━━━━━ Information supplied ━━━━━

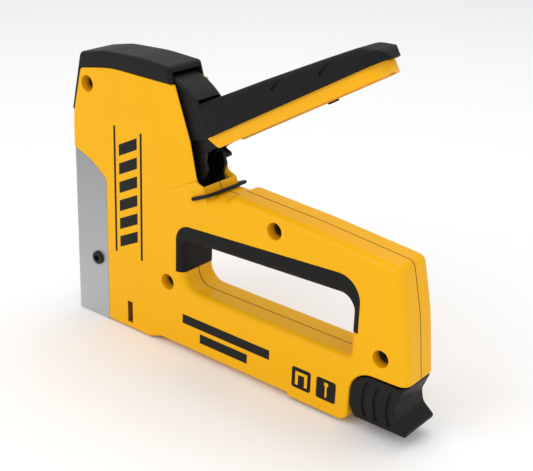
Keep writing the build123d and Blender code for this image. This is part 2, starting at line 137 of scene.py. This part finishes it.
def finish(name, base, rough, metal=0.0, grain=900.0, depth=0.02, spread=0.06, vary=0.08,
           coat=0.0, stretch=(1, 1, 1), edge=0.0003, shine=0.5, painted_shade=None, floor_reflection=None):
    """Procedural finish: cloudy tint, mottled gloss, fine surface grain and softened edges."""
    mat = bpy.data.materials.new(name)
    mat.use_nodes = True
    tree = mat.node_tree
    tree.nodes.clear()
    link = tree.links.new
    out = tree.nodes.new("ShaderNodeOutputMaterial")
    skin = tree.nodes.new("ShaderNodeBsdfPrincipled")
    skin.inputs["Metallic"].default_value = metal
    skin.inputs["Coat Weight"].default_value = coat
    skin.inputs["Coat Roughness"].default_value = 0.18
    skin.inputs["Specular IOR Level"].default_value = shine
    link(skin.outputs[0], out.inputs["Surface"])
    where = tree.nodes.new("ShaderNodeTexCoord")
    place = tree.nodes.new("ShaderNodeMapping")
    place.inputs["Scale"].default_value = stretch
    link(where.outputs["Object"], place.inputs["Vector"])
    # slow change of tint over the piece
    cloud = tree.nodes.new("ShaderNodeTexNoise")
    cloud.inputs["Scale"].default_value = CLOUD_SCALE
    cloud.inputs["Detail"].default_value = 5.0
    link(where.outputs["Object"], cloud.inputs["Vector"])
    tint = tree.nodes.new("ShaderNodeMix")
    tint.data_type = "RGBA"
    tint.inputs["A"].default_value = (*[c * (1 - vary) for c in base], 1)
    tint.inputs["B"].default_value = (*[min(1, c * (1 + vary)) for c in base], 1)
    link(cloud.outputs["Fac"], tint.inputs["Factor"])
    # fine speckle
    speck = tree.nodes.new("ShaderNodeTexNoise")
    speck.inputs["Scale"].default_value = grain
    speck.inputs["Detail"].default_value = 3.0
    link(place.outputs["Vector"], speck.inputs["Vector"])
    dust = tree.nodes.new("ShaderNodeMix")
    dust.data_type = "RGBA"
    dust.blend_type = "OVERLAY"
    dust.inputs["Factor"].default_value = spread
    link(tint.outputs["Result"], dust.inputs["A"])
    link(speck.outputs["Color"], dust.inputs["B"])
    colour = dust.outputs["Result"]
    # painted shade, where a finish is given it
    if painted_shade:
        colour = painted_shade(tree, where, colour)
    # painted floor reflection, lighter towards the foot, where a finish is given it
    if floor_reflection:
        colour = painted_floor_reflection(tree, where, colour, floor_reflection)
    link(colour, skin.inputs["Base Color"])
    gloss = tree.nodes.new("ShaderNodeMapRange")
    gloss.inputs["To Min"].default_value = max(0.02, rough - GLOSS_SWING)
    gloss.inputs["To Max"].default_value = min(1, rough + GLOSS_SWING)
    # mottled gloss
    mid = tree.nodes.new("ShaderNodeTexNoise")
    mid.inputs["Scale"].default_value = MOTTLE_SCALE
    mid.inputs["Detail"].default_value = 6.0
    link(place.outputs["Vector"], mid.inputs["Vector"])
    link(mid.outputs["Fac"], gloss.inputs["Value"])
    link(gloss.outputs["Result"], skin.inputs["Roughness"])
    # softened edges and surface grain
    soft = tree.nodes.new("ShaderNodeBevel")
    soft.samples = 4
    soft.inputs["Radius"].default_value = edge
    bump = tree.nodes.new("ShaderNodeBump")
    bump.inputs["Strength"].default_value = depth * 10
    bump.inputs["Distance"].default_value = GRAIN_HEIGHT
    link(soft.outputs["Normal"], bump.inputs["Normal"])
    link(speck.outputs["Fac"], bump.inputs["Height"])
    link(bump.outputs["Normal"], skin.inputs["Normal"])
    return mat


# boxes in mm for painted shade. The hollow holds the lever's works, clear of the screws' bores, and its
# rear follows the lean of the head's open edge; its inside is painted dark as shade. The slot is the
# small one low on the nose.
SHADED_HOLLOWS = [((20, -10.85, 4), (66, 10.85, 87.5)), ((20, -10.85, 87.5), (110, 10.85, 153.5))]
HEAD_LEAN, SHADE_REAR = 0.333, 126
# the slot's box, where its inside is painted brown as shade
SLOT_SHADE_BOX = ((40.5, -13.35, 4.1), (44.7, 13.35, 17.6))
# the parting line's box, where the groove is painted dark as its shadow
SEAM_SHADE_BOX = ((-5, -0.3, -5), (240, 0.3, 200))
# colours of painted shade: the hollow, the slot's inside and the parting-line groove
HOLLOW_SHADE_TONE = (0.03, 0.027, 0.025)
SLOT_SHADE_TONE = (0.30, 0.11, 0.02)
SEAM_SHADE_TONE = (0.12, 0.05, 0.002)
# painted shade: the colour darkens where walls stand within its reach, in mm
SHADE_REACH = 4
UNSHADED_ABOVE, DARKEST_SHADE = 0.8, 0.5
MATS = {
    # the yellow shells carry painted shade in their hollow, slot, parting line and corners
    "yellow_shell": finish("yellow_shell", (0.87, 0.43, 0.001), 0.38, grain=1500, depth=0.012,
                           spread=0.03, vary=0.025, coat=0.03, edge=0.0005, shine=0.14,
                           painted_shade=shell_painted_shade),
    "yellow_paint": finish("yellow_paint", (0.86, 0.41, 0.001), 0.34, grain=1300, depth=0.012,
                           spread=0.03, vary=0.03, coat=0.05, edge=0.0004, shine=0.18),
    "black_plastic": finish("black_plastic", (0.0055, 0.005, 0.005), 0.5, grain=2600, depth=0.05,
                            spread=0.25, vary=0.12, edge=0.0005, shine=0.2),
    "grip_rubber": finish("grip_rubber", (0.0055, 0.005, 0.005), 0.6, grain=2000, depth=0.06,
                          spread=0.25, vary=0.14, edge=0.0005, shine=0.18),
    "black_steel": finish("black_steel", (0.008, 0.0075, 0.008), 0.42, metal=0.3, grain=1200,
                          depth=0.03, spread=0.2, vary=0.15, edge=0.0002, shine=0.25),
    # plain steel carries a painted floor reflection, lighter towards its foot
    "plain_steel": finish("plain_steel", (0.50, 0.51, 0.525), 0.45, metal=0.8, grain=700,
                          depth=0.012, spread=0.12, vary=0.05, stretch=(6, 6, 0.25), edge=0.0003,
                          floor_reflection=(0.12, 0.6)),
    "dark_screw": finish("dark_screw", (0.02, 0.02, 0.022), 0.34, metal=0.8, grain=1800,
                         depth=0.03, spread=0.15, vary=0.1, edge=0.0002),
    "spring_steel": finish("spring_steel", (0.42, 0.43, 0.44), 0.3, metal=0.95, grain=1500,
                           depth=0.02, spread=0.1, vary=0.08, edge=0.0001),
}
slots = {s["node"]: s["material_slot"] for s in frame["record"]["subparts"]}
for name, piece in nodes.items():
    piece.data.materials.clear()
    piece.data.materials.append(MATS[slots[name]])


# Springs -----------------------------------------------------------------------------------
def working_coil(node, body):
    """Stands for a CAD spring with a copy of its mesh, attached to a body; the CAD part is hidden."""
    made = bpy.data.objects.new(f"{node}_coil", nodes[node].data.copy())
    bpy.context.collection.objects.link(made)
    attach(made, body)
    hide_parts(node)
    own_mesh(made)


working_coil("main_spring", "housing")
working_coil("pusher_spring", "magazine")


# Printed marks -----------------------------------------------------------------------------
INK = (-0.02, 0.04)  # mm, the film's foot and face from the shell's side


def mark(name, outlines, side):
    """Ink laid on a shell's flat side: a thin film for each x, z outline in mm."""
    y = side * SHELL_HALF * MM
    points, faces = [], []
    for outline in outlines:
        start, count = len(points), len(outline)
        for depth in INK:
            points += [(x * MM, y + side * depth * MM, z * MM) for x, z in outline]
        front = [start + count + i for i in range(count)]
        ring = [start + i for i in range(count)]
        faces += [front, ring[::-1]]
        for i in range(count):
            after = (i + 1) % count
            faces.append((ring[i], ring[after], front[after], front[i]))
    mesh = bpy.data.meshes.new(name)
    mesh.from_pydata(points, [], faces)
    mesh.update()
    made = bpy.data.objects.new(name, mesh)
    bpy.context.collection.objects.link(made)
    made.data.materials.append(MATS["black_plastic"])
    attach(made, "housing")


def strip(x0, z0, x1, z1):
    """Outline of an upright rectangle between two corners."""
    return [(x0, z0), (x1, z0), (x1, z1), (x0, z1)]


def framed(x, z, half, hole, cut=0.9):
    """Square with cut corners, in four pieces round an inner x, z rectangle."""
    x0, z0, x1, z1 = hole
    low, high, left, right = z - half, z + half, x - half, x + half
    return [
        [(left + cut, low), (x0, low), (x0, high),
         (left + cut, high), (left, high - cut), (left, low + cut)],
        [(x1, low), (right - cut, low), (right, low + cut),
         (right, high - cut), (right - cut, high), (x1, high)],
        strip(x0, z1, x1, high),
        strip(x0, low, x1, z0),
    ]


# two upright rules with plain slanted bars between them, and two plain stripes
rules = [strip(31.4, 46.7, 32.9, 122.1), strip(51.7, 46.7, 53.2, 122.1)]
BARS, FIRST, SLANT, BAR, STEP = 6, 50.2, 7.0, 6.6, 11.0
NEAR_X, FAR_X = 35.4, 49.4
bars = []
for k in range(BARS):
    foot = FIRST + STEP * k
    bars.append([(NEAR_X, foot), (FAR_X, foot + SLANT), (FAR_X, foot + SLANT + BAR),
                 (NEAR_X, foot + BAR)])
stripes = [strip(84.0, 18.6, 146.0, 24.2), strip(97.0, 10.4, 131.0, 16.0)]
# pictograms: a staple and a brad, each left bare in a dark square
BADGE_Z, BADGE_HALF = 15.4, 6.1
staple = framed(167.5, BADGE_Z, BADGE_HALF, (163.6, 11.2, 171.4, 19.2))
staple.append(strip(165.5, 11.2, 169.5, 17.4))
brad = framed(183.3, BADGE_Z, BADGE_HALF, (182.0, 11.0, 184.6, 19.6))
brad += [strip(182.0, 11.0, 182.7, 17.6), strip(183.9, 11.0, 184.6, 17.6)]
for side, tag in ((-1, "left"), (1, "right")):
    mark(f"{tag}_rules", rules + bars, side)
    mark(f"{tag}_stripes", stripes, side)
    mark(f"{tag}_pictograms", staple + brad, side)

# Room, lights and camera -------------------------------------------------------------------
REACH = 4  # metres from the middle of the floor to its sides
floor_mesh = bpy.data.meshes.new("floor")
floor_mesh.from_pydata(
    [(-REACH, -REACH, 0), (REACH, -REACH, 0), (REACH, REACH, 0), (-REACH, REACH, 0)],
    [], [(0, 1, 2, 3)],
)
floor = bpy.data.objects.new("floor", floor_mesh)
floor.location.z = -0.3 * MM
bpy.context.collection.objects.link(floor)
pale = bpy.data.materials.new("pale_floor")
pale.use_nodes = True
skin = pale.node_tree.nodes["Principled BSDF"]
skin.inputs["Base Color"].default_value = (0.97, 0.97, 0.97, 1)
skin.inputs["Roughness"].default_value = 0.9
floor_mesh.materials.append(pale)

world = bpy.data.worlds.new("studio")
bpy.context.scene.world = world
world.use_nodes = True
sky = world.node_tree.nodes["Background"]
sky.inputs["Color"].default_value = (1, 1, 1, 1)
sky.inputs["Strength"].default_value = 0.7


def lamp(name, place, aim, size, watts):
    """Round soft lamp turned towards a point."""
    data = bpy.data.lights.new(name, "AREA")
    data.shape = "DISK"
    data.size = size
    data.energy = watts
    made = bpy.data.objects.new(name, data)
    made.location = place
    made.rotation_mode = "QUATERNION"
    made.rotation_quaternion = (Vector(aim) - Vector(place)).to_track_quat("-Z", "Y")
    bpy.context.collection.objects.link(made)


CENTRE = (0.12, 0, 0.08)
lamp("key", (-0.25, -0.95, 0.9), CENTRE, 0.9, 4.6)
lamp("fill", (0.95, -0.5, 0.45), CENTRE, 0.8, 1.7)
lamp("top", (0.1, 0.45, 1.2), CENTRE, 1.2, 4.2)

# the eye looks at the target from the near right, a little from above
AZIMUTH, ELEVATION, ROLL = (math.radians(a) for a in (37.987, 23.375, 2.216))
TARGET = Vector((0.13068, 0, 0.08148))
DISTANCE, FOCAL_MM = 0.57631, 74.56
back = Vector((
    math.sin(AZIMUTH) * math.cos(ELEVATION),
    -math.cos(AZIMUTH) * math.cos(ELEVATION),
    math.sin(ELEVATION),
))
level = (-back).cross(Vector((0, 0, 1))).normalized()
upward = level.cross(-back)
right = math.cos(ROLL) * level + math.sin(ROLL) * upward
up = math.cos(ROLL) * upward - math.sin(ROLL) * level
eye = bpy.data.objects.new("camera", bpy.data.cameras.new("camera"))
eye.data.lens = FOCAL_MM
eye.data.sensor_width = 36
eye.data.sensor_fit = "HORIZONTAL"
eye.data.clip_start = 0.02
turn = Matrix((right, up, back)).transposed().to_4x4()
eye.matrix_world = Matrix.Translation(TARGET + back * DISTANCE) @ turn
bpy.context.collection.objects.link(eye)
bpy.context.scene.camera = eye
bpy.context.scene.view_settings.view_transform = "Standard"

━━━━━

▸ The task:
Starting at the line that contains "hide_parts(node)" and ending at the line that contains "INK = (-0.02, 0.04)", repeat each line exactly, both ends included, and nothing else.

▸ Answer to the task:
    hide_parts(node)
    own_mesh(made)


working_coil("main_spring", "housing")
working_coil("pusher_spring", "magazine")


# Printed marks -----------------------------------------------------------------------------
INK = (-0.02, 0.04)  # mm, the film's foot and face from the shell's side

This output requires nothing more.